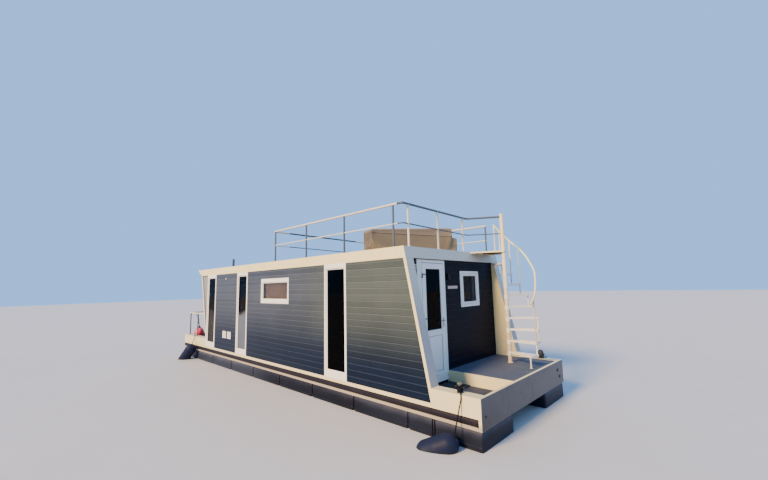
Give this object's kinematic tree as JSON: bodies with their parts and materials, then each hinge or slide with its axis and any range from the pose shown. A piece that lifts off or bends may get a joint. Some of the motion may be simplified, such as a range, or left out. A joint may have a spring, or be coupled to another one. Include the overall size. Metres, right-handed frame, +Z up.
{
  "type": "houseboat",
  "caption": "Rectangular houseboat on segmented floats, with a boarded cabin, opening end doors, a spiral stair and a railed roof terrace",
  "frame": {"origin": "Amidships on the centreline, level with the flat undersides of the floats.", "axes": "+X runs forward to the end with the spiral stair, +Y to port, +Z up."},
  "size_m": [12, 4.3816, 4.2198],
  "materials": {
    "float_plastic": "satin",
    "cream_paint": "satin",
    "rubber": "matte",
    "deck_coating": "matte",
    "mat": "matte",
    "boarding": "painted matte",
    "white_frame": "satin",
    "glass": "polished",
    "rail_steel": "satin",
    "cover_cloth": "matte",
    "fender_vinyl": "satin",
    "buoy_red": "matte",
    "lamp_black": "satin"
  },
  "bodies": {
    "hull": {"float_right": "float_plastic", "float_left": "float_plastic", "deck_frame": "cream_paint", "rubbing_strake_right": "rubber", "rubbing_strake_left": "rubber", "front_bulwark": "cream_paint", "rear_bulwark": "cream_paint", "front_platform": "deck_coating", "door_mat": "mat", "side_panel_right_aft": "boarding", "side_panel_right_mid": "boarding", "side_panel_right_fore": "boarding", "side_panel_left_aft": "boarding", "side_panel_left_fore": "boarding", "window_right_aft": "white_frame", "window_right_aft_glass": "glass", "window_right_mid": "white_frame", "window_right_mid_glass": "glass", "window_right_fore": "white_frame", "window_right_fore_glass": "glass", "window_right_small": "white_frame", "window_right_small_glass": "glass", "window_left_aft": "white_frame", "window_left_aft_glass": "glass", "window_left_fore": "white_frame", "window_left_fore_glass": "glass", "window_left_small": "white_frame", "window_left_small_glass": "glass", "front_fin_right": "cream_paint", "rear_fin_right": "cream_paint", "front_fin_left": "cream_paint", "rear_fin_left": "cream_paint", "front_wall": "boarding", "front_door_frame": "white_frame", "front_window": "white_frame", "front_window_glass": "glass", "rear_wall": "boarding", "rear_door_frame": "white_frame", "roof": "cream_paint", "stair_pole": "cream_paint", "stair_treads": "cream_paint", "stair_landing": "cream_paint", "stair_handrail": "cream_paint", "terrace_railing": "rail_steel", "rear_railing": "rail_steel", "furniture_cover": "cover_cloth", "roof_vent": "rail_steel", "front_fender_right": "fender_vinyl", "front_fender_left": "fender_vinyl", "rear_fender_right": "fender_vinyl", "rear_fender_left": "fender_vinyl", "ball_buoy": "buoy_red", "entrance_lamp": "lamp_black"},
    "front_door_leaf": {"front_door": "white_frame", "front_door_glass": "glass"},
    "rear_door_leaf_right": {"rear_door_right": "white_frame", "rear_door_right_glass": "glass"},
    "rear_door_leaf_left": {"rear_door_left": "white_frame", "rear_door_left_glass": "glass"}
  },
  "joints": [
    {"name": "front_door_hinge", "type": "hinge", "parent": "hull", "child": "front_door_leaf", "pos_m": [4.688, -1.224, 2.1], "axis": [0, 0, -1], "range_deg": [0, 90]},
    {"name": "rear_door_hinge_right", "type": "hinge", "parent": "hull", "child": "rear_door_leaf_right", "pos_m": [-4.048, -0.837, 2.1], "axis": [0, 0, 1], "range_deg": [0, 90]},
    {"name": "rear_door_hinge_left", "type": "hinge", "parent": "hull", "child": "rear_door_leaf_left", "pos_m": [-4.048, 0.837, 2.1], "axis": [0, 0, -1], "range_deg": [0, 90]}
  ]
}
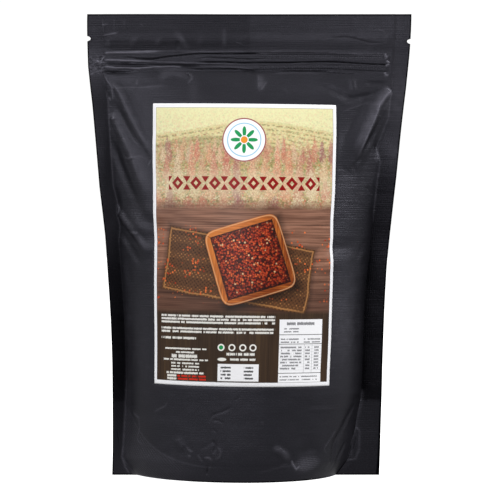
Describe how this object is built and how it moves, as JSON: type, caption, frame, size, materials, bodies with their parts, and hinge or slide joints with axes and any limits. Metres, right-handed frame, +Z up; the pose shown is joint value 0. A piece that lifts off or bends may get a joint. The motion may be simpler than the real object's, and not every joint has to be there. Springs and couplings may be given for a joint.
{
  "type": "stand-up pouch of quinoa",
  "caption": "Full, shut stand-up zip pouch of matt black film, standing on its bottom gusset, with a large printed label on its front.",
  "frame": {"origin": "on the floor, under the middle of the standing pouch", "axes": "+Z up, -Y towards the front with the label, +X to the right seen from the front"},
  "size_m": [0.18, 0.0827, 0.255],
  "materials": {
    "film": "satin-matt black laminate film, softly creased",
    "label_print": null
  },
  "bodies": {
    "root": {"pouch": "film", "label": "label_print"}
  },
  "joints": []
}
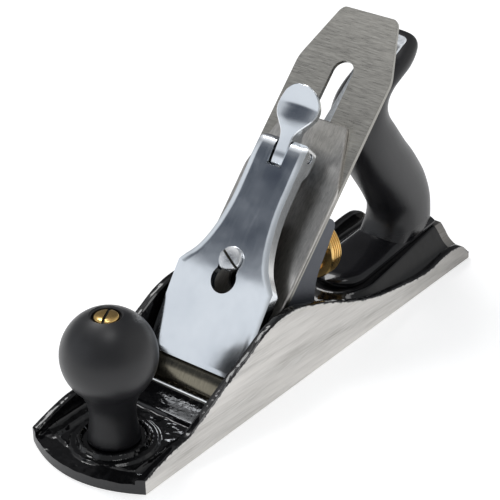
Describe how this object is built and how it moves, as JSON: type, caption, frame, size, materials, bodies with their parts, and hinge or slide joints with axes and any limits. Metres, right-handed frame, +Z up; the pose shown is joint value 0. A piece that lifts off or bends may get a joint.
· · ·
> EXERCISE INSTRUCTIONS: Restate every line of the data word for word.

> TASK RESPONSE:
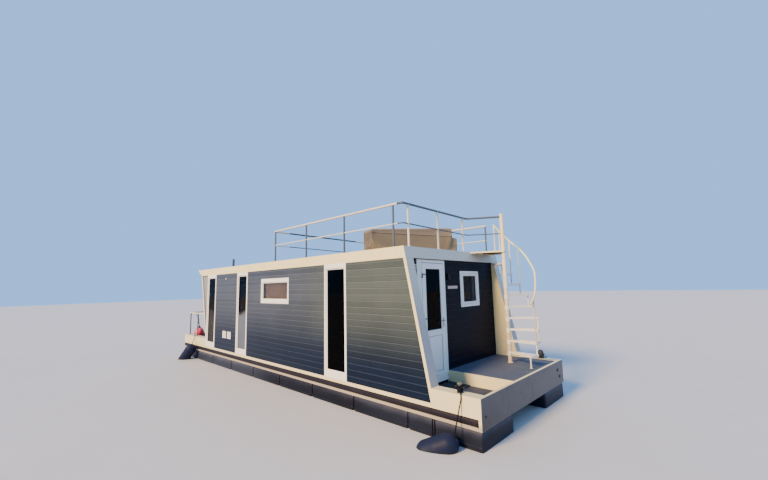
Give this object's kinematic tree as JSON: bodies with their parts and materials, then each hinge or slide with its axis and any range from the pose shown. A piece that lifts off or bends may get a joint. Some of the motion may be simplified, such as a range, or left out. A joint may have a spring, or be coupled to another one. Include the overall size. Metres, right-handed frame, +Z up.
{
  "type": "houseboat",
  "caption": "Rectangular houseboat on segmented floats, with a boarded cabin, opening end doors, a spiral stair and a railed roof terrace",
  "frame": {"origin": "Amidships on the centreline, level with the flat undersides of the floats.", "axes": "+X runs forward to the end with the spiral stair, +Y to port, +Z up."},
  "size_m": [12, 4.3816, 4.2198],
  "materials": {
    "float_plastic": "satin",
    "cream_paint": "satin",
    "rubber": "matte",
    "deck_coating": "matte",
    "mat": "matte",
    "boarding": "painted matte",
    "white_frame": "satin",
    "glass": "polished",
    "rail_steel": "satin",
    "cover_cloth": "matte",
    "fender_vinyl": "satin",
    "buoy_red": "matte",
    "lamp_black": "satin"
  },
  "bodies": {
    "hull": {"float_right": "float_plastic", "float_left": "float_plastic", "deck_frame": "cream_paint", "rubbing_strake_right": "rubber", "rubbing_strake_left": "rubber", "front_bulwark": "cream_paint", "rear_bulwark": "cream_paint", "front_platform": "deck_coating", "door_mat": "mat", "side_panel_right_aft": "boarding", "side_panel_right_mid": "boarding", "side_panel_right_fore": "boarding", "side_panel_left_aft": "boarding", "side_panel_left_fore": "boarding", "window_right_aft": "white_frame", "window_right_aft_glass": "glass", "window_right_mid": "white_frame", "window_right_mid_glass": "glass", "window_right_fore": "white_frame", "window_right_fore_glass": "glass", "window_right_small": "white_frame", "window_right_small_glass": "glass", "window_left_aft": "white_frame", "window_left_aft_glass": "glass", "window_left_fore": "white_frame", "window_left_fore_glass": "glass", "window_left_small": "white_frame", "window_left_small_glass": "glass", "front_fin_right": "cream_paint", "rear_fin_right": "cream_paint", "front_fin_left": "cream_paint", "rear_fin_left": "cream_paint", "front_wall": "boarding", "front_door_frame": "white_frame", "front_window": "white_frame", "front_window_glass": "glass", "rear_wall": "boarding", "rear_door_frame": "white_frame", "roof": "cream_paint", "stair_pole": "cream_paint", "stair_treads": "cream_paint", "stair_landing": "cream_paint", "stair_handrail": "cream_paint", "terrace_railing": "rail_steel", "rear_railing": "rail_steel", "furniture_cover": "cover_cloth", "roof_vent": "rail_steel", "front_fender_right": "fender_vinyl", "front_fender_left": "fender_vinyl", "rear_fender_right": "fender_vinyl", "rear_fender_left": "fender_vinyl", "ball_buoy": "buoy_red", "entrance_lamp": "lamp_black"},
    "front_door_leaf": {"front_door": "white_frame", "front_door_glass": "glass"},
    "rear_door_leaf_right": {"rear_door_right": "white_frame", "rear_door_right_glass": "glass"},
    "rear_door_leaf_left": {"rear_door_left": "white_frame", "rear_door_left_glass": "glass"}
  },
  "joints": [
    {"name": "front_door_hinge", "type": "hinge", "parent": "hull", "child": "front_door_leaf", "pos_m": [4.688, -1.224, 2.1], "axis": [0, 0, -1], "range_deg": [0, 90]},
    {"name": "rear_door_hinge_right", "type": "hinge", "parent": "hull", "child": "rear_door_leaf_right", "pos_m": [-4.048, -0.837, 2.1], "axis": [0, 0, 1], "range_deg": [0, 90]},
    {"name": "rear_door_hinge_left", "type": "hinge", "parent": "hull", "child": "rear_door_leaf_left", "pos_m": [-4.048, 0.837, 2.1], "axis": [0, 0, -1], "range_deg": [0, 90]}
  ]
}
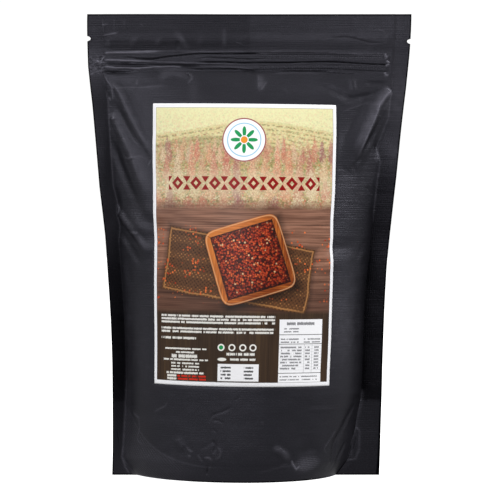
Describe how this object is built and how it moves, as JSON: type, caption, frame, size, materials, bodies with their parts, and hinge or slide joints with axes and any limits. Metres, right-handed frame, +Z up; the pose shown is joint value 0. A piece that lifts off or bends may get a joint. The motion may be simpler than the real object's, and not every joint has to be there. Springs and couplings may be given for a joint.
{
  "type": "stand-up pouch of quinoa",
  "caption": "Full, shut stand-up zip pouch of matt black film, standing on its bottom gusset, with a large printed label on its front.",
  "frame": {"origin": "on the floor, under the middle of the standing pouch", "axes": "+Z up, -Y towards the front with the label, +X to the right seen from the front"},
  "size_m": [0.18, 0.0827, 0.255],
  "materials": {
    "film": "satin-matt black laminate film, softly creased",
    "label_print": null
  },
  "bodies": {
    "root": {"pouch": "film", "label": "label_print"}
  },
  "joints": []
}
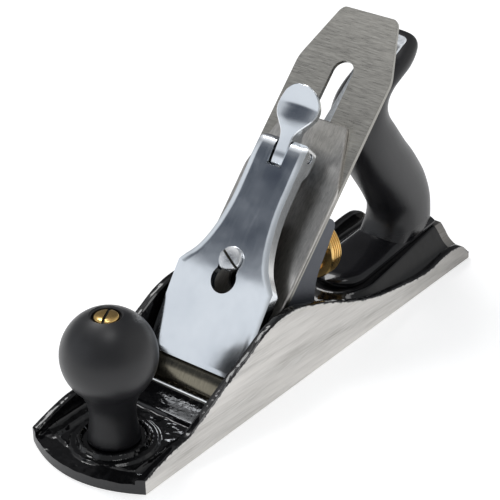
Describe how this object is built and how it moves, as JSON: type, caption, frame, size, materials, bodies with their parts, and hinge or slide joints with axes and any limits. Metres, right-handed frame, +Z up; the pose shown is joint value 0. A piece that lifts off or bends may get a joint.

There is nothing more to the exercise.